In a recent B2B Marketing article, Digital Content Manager Jessica McGreal investigated the trend towards ‘emotional’ branding as part of a B2B marketing strategy. So are we finally making progress towards more creative and emotional communications in B2B? Well, yes, and no.

The value of an emotional connection between a brand and its audience shouldn’t be underestimated. Properly nurtured, it can prove to be a lifelong (and commercially profitable) relationship. I’ve written at length about the affinity of some consumer brand advocates whose loyalty leads them to tattoo the brand logo somewhere on their body – the Nike ‘Swoosh’ remains the most popular. I’ve yet to see a B2B tattoo, but I live in hope.

There’s still a feeling that emotional communication is somehow ‘inappropriate’ to business communications. I think that’s a reasonable concern. As the saying goes, ‘You can’t play with emotions,’ and if the business communication is not authentic, the customer response will be negative. B2B organisations should certainly attempt to be more creative in their communications, but I’m wary about bundling creativity with emotion. From a marketing agency perspective, they’re different. 
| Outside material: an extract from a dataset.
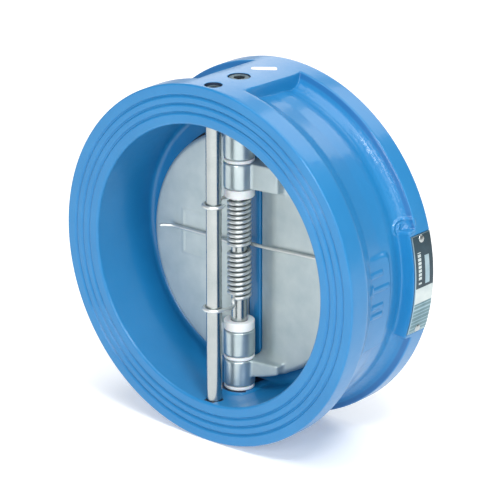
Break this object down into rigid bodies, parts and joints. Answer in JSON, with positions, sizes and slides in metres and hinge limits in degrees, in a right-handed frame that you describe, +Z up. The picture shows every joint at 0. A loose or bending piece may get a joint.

Jessica’s most excellent article is available in full from the B2B Marketing website. My contribution is highlighted below:

“The trouble with being an advocate for emotion in B2B is that, for the most part, B2B brands don't have any. They're almost totally devoid of all emotion and that's not always a bad thing.

B2B brands communicate business function most of the time. That's all that the audience expects and it's easily understood. But when functional brands try to become 'emosh', it complicates the relationship. The audience can be left feeling confused and uncomfortable.

B2B communications are process driven – specification, functionality, compliance, due diligence – this is the language of B2B. The vast majority of B2B brands need to communicate effectively in the middle and lower, more detailed tiers of their message hierarchies. That middle territory has very little to do with emotion. It's all about clarity, simplicity and consistency.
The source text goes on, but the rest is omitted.